Yes, George hit on something great with the idea that there are always things left behind; things that consumer capitalism would rather we forget. Many people talk or write about capitalism in terms of flows and efficiency, but what we experience more often is waste and abandoned things. For Votives, we collected material from the streets, but we also bought a lot of cheap materials: plastics and throwaway things from Poundland, unwanted decorative objects from charity shops, and DIY materials from B&Q. Ben and I think about these materials differently but when we come to make sculpture from them, we’re looking for a similar outcome. We want to get close to that uncanny moment when an object appears entirely unfamiliar. Jane Bennet talks about it in her lecture ‘Powers of the Hoard: Artistry and Agency in a World of Vibrant Matter’. For me, yes, I’m looking to bring something discarded back into view. I’m interested in the abjection of the materials, the in between state of not quite object, not quite subject. My reading of those materials that George describes so well as ‘urban cholesterol’, is not only as rubbish qua rubbish, but as things that are made and sold in the knowledge that they will be almost immediately discarded. They contain in their shiny, plastic surfaces, all the perverse desires that fuel consumer capitalism. Part of that desire is disgust, and my sculptural interest is in creating an aesthetic that contains and utilises that disgust.

Votives, 2015. The ARKA Group. Image c/o The ARKA Group / Space in Between
I explicitly investigated this with a solo exhibition at Space in Between called Communal Juicing , using culturally abject foodstuffs (junk food, super strong alcohol, fizzy drinks) and bodily abject materials (pubic hair, vomit) to make sculptures that glistened and shone in the gallery lights, fascinating in their appearance, but repulsive too.
DL: Thinking back to the non-disruptive elements that constitute the act of contamination, in a Bad Vibes Club event at Furtherfield, Samuel Mercer made a clear distinction between disruption and interruption, to block, and to break respectively. Interruptions is a new collaborative research project from The Bad Vibes Club, in collaboration with Sam and commissioned by Field Broadcast. Can you talk about how this formed, and what the programme will involve in order to explore these ideas?
We’re trying to do a few things with the research. Firstly, we’re trying to create a (patchy) history of interruption as a practice used by artists and other practitioners (TV producers, advertisers, writers, theorists). Secondly, we’re trying to problematise interruption as a practice by looking at the figure of the interrupted subject, or how different kinds of interruption are available to different kinds of people.
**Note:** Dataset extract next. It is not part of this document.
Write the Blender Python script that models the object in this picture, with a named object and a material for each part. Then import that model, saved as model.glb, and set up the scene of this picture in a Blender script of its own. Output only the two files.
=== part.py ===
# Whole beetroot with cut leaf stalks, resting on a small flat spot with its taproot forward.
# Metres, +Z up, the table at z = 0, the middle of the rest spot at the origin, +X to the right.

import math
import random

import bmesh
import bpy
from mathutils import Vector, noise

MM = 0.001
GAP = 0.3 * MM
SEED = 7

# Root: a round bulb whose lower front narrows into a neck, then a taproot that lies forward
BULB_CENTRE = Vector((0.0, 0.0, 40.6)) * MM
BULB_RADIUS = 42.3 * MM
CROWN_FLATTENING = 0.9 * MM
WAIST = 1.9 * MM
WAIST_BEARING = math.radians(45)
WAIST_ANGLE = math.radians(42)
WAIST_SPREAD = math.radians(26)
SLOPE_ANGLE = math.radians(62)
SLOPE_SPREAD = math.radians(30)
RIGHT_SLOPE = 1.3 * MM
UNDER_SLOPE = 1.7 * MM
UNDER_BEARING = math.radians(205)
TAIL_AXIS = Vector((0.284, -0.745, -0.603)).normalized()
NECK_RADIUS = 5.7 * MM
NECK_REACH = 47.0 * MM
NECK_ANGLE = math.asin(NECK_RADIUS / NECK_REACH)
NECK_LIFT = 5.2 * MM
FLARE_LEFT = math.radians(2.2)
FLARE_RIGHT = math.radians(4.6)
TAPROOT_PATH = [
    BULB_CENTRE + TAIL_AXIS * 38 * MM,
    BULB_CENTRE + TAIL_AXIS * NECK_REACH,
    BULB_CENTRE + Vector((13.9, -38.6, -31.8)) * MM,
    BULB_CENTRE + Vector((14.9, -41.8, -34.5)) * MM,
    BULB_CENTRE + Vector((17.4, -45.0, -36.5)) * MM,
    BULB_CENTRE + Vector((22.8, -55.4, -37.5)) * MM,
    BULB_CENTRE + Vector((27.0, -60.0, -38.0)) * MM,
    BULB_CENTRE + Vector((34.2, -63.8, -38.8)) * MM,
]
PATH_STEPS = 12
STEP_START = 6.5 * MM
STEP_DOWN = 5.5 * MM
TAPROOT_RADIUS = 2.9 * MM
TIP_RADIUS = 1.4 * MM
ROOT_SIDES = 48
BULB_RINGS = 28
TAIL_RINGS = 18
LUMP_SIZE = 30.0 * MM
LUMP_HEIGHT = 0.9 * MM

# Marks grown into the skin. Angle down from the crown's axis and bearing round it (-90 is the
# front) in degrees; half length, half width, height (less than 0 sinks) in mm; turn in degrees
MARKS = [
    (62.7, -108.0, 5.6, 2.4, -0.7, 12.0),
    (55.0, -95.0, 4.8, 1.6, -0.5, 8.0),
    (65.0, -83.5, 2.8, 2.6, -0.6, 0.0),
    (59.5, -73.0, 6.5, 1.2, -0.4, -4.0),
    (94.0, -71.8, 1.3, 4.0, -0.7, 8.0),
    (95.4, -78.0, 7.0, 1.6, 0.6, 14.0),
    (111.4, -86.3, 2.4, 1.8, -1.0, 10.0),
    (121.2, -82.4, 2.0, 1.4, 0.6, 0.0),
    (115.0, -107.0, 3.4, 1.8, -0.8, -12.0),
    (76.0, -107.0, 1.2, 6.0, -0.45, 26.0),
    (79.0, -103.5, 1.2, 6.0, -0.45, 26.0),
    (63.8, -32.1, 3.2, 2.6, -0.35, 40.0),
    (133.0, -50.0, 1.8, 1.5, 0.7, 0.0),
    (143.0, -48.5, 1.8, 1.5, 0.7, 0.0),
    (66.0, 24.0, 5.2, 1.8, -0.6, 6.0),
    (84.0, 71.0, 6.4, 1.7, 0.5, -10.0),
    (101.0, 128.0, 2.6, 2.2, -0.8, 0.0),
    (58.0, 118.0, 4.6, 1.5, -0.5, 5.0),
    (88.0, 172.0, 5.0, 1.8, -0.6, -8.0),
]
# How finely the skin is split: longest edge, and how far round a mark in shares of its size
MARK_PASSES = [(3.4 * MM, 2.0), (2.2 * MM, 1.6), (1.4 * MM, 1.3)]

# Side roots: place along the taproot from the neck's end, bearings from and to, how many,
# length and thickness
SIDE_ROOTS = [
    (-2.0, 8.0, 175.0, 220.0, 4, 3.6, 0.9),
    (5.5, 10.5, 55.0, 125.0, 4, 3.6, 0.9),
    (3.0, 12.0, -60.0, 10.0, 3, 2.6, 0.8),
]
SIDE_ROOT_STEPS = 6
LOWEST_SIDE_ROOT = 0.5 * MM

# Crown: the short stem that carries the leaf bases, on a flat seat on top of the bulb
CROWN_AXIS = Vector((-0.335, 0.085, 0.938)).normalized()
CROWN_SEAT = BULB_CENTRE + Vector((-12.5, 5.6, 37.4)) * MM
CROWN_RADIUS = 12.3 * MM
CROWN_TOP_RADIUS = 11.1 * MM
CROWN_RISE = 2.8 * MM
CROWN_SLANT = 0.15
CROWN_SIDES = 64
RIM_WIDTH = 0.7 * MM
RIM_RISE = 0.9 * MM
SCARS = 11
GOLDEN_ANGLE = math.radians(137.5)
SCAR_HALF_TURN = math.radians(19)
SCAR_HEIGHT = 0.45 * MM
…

Thirdly, we’re trying to understand interruption as it is used now in a media landscape where interruption is the basic form of information packaging push notifications, auto-updating newsfeeds, multiple screens with different audiovisual notification systems etc. We’re writing essays online about different kinds of interruption - so far we have a video essay about the history of interruptive film and video practices in Britain (below), and an online essay about gifs, repetition and the death drive. We’re also putting up all of our research as we do it on a blog. We’re organising public events that examine different kinds of interruptions. (We’ve done an introduction to the project at LICA in Lancaster, and at Nottingham Trent University, we did a similar event at Furtherfield in London, an event about bodies and interruptions at MK Gallery in Milton Keynes, and in May we have an event at Open School East focusing on contemporary interruptive practices.) And, finally, me and Sam will be producing a new series of moving image works, informed by our research, that will be disseminated using the Field Broadcast software.
DL: Can you please extend upon the discussion we had about Swegways as a spatial interruption, which also becomes a politicised determination based on questions of class and race.
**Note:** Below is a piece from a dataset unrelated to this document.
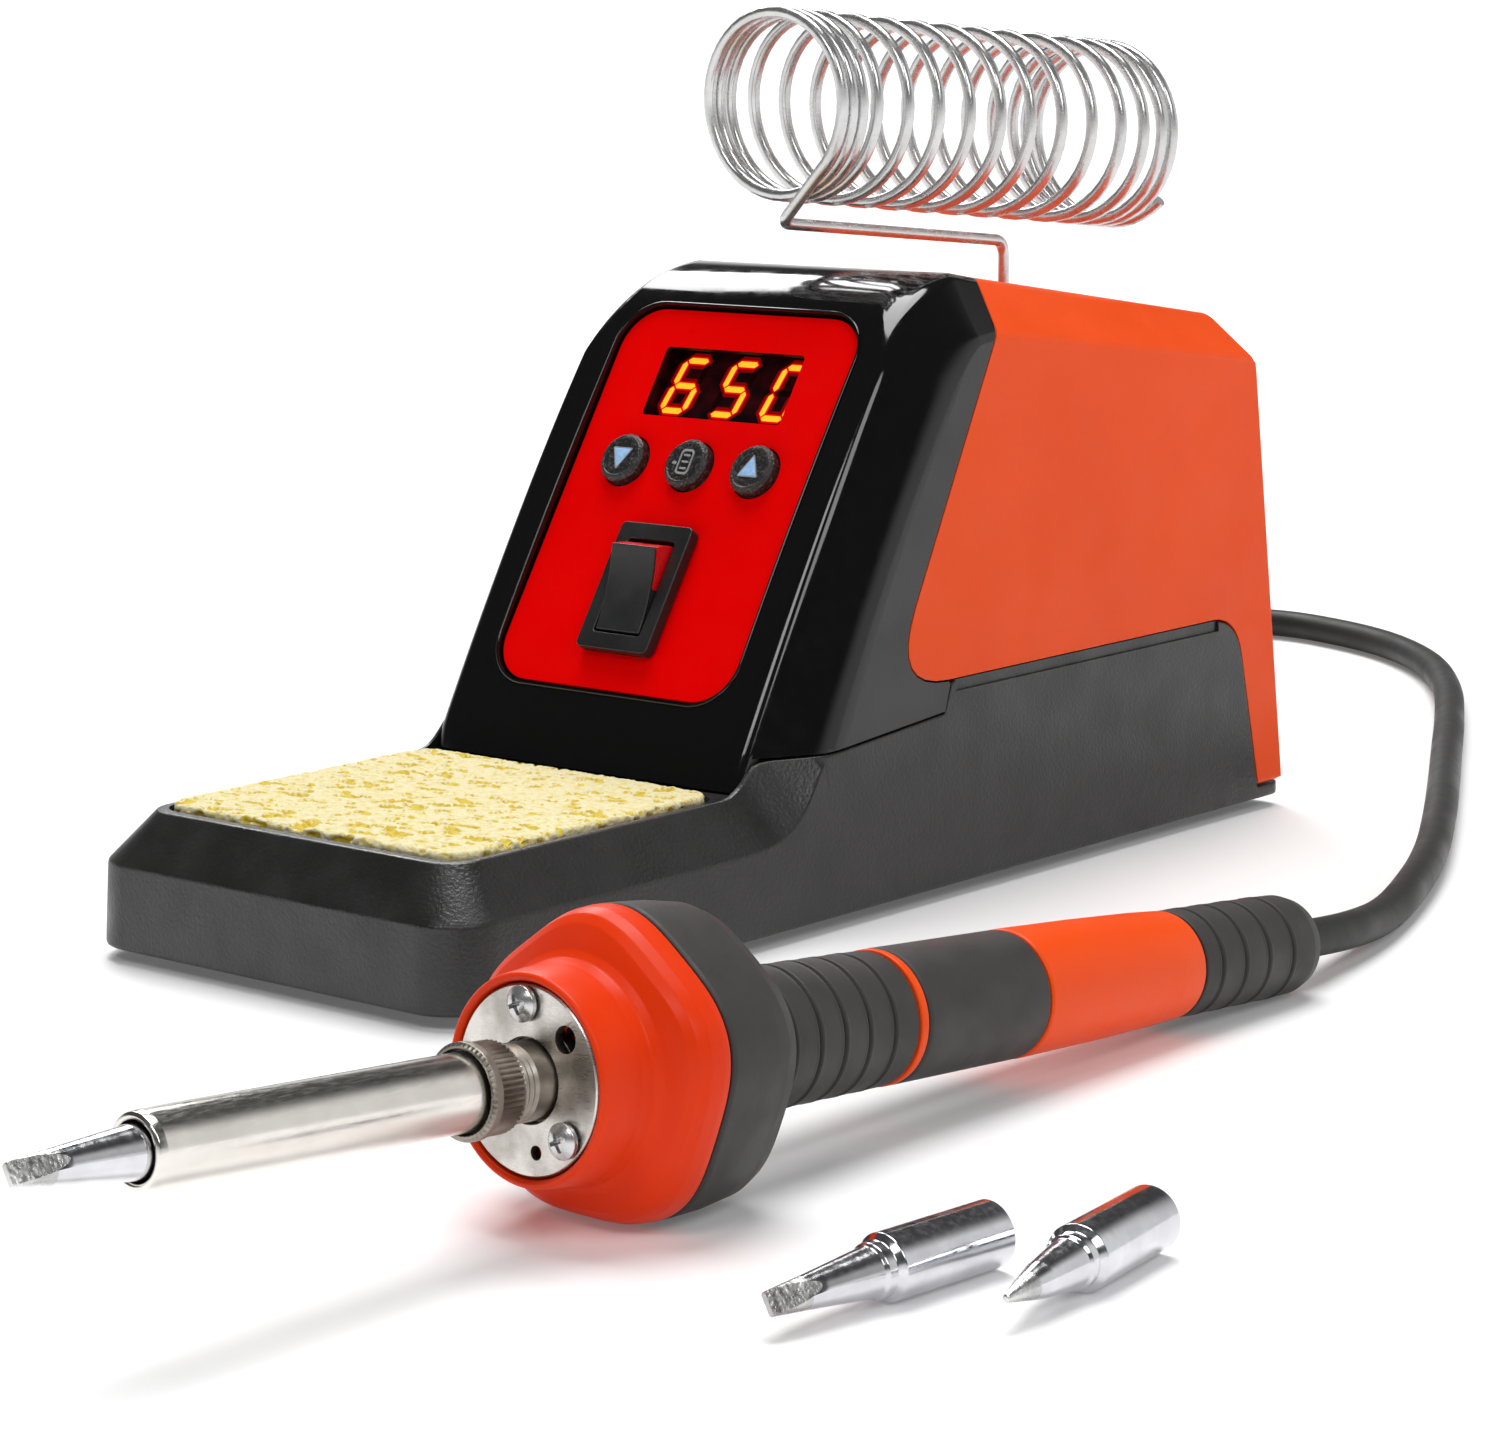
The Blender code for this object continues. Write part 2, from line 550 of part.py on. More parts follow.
def make_cover():
    cover = bevel(envelope("front_cover", mat=GLOSS), 1.1, 24)
    inner = envelope("cut_cover_inside", WALL, cutter=True)
    fillet_steps = 7
    edge = offset(filleted(HOUSING_LINE, fillet_steps), -GAP)
    # the housing's outline from the top down to the fender: three corners, then the fillet's points
    facing = edge[:4 + fillet_steps]
    region = [(50.0, 110.0), (50.0, 21.8), (69.6, 21.8), (69.6, SHOULDER_Z + 0.3),
              (SHOULDER_Y, SHOULDER_Z + 0.3), (SEAM_REAR_Y, SEAM_REAR_Z + 0.3), (107.0, FENDER_Z - 0.4)]
    region += list(reversed(facing)) + [(135.2, 110.0)]
    boolean(cover, prism("cut_cover_region", region, SIDEWAYS, -50, 50, cutter=True), "INTERSECT")
    boolean(cover, inner)
    for side in (-1, 1):
        x0, x1 = sorted((side * 31.1, side * 45.0))
        boolean(cover, box(f"cut_cover_toe_{side}", (x0, 50.0, 0.0), (x1, 76.0, SHOULDER_Z + 0.35),
                           cutter=True))
    pocket = prism("cut_label_pocket", rounded(LABEL_W + 2.6, LABEL_H + 2.6, LABEL_H / 2, LABEL_R + 1.3),
                   LABEL, -1.2, 8.0, cutter=True)
    window = prism("cut_cover_window", rounded(MODULE[0] + 0.6, MODULE[1] + 0.6, MODULE[2], 0.8, 2),
                   LABEL, -12, 3,
                   cutter=True)
    opening = prism("cut_cover_switch", rounded(13.4, 19.4, SWITCH_V, 0.8, 2), LABEL, -14, 3,
                    cutter=True)
    for cutter in (pocket, window, opening):
        boolean(cover, cutter)
    for k in (-1, 0, 1):
        boolean(cover, turned(f"cut_cover_button_{k}", [(-12, 0), (-12, 5.3), (3, 5.3), (3, 0)],
                              LABEL @ Matrix.Translation((k * BUTTON_PITCH, BUTTON_V, 0)), 20, cutter=True))
    return cover


make_cover()

label = prism("label_panel", rounded(LABEL_W, LABEL_H, LABEL_H / 2, LABEL_R), LABEL, -0.9, 0.0, RED)
boolean(label, prism("cut_label_window", rounded(WINDOW[0], WINDOW[1], WINDOW[2], 0.6, 2), LABEL,
                     -4, 4, cutter=True))
boolean(label, prism("cut_label_switch", rounded(13.4, 19.4, SWITCH_V, 0.8, 2), LABEL, -4, 4,
                     cutter=True))
for k in (-1, 0, 1):
    boolean(label, turned(f"cut_label_button_{k}", [(-4, 0), (-4, BUTTON_R + 0.3), (4, BUTTON_R + 0.3),
                                                    (4, 0)],
                          LABEL @ Matrix.Translation((k * BUTTON_PITCH, BUTTON_V, 0)), 24, cutter=True))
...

Swegway’s are an example of where interruption gets very bad vibes for me. What I want to explore with the gifs is the new, interruptive subject produced by the Swegway-body i.e., what kind of thing do you become when you get on a Swegway and ride it into a public space? One obvious answer is that you become a very annoying, interruptive thing. You move faster than a walking body, you take up more space, and are less predictable in your movements. On the swegway-body there are flashing lights and the swegway-body produces noise that is louder and different from a walking body.
Swegway-bodies are interruptive, and what’s more, it seems to me that (in South London, where I live and work, at least) the majority of those bodies are young working class men, or late adolescents. To a bourgeois subject, there might not appear to be anything emancipatory or even productive about the interruption that the Swegway-body produces. Let’s put it this way, I might be able to make a good enlightenment argument to my mum about why student protests are important, but I’d have a hard time constructing a similar argument about Swegways….
The British musician Dean Blunt has just released the album art for his latest project Babyfather. The image features a swegway with a British flag paint job, standing in front of the London skyline. In his solo projects Dean Blunt often meditates on the interruptive potential of the black male body, and - I think - his use of the swegway is part of that project.
The potential blackness of the Swegway-body is something I have started to address in a blog post, and it’s something worth considering because it gets back to this critical understanding of interruption - who gets to interrupt who, and what kinds of interruption are available to different kinds of bodies? The Swegway is an abject cultural object, rejected by bourgeois taste in order to define its boundaries of Otherness. The Swegway’s political interruptive potential is in its abjection, of that much I’m sure.